# Jamis Quest info needed



## joey_the_thinker (Feb 23, 2005)

i've been kinda intrigued by bicycle magazines best buy of the jamis quest, anyone out there riding this rig.....i was kinda ready to pull the trigger on a giant ocr 1 alum until i read their review....now i have option axiety.....and to add more to the mix , the lemond tourmalet was thrown at me also.....this is my first road bike purchase in quite awhile, so any input would be greatly appreciated.


----------



## jacksonpt (Aug 9, 2005)

joey_the_thinker said:


> i've been kinda intrigued by bicycle magazines best buy of the jamis quest, anyone out there riding this rig.....i was kinda ready to pull the trigger on a giant ocr 1 alum until i read their review....now i have option axiety.....and to add more to the mix , the lemond tourmalet was thrown at me also.....this is my first road bike purchase in quite awhile, so any input would be greatly appreciated.


I know this is an old thread, but in case you are still considering...
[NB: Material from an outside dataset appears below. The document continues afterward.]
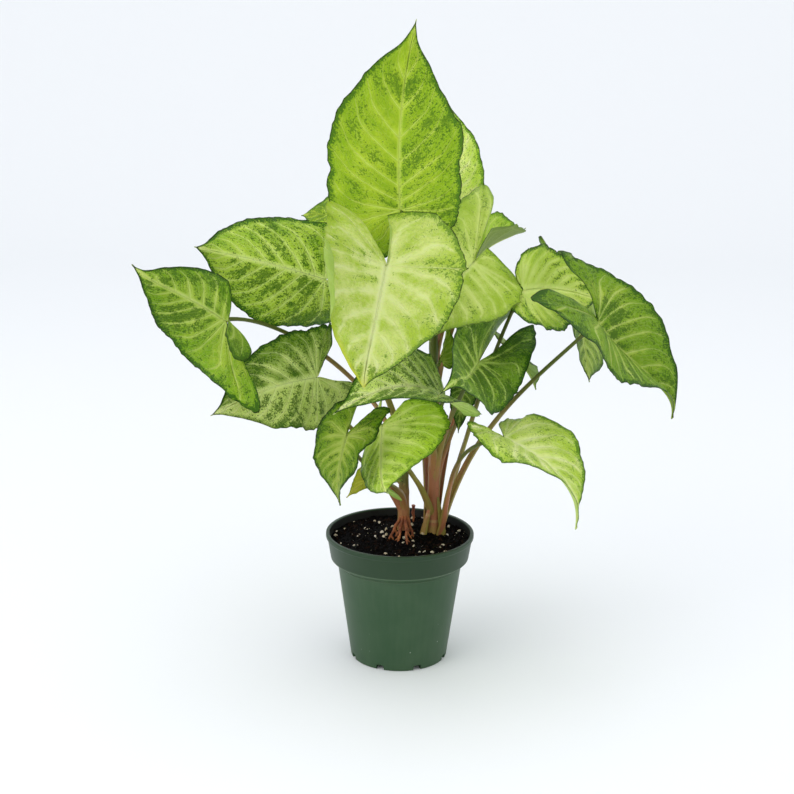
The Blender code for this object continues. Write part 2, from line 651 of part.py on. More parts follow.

I've got an 05 Quest. I really like the bike... not the best deal on the planet, but not a ripoff either. I love the feel of steel, that's the main reason why I went with this bike. The 105 stuff is nice, the easton wheels feel very fast. I've had bad luck with the tires, but I'm not sure if it's the tires or just me. I'd recommend it, though I have no experience with any of the other bikes you mentioned.


----------